- DO THIS
Copy out precisely the lines beginning at the line that contains "The Blender code for this object continues." and ending at the line that contains "return i == 0", including both.

** Begin STORED RECORDS **

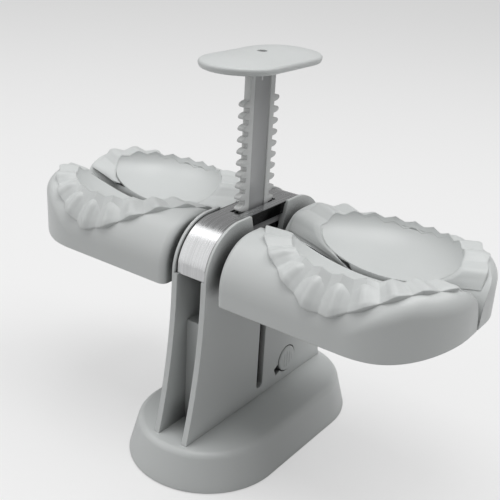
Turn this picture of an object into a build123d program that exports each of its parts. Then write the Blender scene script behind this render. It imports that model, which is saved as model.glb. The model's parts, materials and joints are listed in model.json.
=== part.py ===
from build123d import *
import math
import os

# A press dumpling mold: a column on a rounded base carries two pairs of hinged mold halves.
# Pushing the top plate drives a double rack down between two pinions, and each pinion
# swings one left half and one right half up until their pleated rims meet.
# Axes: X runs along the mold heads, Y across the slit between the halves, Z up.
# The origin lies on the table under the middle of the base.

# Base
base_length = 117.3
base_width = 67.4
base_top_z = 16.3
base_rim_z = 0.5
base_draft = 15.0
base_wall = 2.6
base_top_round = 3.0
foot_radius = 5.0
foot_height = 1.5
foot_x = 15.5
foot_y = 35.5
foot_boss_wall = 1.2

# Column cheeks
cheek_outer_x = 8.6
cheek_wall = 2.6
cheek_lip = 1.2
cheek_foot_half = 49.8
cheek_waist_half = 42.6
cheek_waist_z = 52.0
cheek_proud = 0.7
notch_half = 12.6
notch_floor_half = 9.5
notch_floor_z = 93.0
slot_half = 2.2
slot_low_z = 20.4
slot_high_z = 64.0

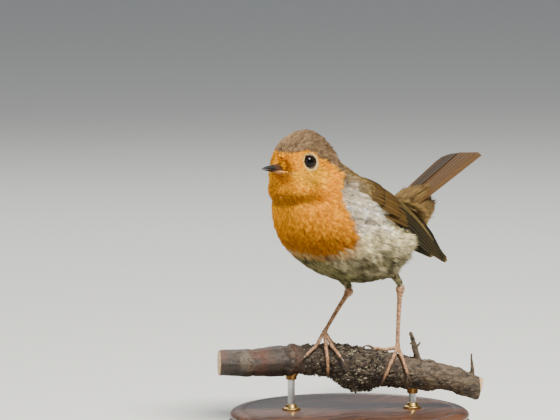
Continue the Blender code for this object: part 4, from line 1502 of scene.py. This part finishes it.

** End STORED RECORDS **
** Begin STORED RECORDS **

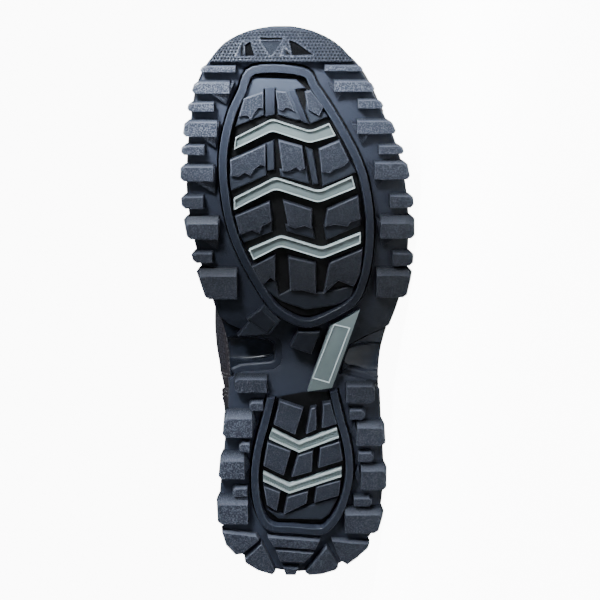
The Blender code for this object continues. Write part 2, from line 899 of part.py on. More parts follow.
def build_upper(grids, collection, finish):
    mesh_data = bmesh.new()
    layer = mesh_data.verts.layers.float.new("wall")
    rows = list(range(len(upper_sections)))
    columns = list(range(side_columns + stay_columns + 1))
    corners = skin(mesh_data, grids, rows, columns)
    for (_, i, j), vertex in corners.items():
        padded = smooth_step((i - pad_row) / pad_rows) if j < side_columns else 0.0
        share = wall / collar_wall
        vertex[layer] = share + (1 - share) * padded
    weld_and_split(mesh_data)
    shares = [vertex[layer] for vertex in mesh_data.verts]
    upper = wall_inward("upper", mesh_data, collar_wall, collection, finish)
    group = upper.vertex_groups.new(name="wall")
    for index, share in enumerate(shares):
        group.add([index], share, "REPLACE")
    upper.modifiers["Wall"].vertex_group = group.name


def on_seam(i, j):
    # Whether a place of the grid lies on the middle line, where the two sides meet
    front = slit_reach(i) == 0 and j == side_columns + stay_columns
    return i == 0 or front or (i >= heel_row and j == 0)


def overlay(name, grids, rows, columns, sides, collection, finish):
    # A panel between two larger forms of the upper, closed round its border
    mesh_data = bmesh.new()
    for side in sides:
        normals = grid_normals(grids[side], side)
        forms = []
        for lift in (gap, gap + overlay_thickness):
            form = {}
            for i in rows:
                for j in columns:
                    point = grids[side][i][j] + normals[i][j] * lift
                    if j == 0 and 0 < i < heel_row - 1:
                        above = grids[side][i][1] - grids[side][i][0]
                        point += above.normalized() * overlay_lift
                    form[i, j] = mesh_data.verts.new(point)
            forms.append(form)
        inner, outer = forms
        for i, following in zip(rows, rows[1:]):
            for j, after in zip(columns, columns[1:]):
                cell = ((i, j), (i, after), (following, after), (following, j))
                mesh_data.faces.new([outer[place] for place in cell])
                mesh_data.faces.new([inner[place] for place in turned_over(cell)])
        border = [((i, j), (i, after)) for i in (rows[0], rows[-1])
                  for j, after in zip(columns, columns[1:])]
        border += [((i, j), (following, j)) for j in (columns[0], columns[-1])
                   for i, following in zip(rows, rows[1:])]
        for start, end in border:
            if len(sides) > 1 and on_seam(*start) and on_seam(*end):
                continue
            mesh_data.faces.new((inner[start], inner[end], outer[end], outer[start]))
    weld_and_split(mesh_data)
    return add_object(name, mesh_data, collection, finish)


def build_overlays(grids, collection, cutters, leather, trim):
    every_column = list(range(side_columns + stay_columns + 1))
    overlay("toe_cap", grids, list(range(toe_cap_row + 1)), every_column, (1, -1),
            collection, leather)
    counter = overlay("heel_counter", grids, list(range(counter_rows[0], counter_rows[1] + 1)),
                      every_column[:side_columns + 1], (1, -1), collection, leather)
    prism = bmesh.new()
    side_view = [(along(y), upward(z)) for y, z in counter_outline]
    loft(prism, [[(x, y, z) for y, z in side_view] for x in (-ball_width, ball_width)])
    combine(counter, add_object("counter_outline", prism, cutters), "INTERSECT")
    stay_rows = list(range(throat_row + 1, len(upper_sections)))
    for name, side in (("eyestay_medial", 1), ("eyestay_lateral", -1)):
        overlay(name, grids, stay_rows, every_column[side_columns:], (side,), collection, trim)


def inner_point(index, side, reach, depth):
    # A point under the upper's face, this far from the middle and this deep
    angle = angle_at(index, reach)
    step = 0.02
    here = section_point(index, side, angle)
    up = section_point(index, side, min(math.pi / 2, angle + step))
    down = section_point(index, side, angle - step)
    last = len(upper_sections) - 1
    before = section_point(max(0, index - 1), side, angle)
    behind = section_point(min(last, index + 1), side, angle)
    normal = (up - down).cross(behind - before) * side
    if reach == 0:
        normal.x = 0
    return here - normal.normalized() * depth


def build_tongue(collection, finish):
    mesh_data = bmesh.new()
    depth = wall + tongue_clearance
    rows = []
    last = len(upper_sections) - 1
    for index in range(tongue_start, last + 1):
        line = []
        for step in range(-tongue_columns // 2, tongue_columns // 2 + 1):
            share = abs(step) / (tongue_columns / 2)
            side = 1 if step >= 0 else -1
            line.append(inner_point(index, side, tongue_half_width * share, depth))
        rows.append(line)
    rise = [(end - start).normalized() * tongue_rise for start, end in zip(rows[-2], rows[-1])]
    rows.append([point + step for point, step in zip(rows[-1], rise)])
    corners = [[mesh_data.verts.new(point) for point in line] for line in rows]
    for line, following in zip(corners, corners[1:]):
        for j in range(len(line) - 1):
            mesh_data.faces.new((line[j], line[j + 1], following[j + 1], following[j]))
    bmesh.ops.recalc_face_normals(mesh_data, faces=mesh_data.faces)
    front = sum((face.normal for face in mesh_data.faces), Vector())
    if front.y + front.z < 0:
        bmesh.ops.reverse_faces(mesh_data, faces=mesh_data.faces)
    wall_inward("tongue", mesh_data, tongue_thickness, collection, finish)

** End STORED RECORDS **

- ANSWER FOR THE TASK
The Blender code for this object continues. Write part 2, from line 899 of part.py on. More parts follow.
def build_upper(grids, collection, finish):
    mesh_data = bmesh.new()
    layer = mesh_data.verts.layers.float.new("wall")
    rows = list(range(len(upper_sections)))
    columns = list(range(side_columns + stay_columns + 1))
    corners = skin(mesh_data, grids, rows, columns)
    for (_, i, j), vertex in corners.items():
        padded = smooth_step((i - pad_row) / pad_rows) if j < side_columns else 0.0
        share = wall / collar_wall
        vertex[layer] = share + (1 - share) * padded
    weld_and_split(mesh_data)
    shares = [vertex[layer] for vertex in mesh_data.verts]
    upper = wall_inward("upper", mesh_data, collar_wall, collection, finish)
    group = upper.vertex_groups.new(name="wall")
    for index, share in enumerate(shares):
        group.add([index], share, "REPLACE")
    upper.modifiers["Wall"].vertex_group = group.name


def on_seam(i, j):
    # Whether a place of the grid lies on the middle line, where the two sides meet
    front = slit_reach(i) == 0 and j == side_columns + stay_columns
    return i == 0 or front or (i >= heel_row and j == 0)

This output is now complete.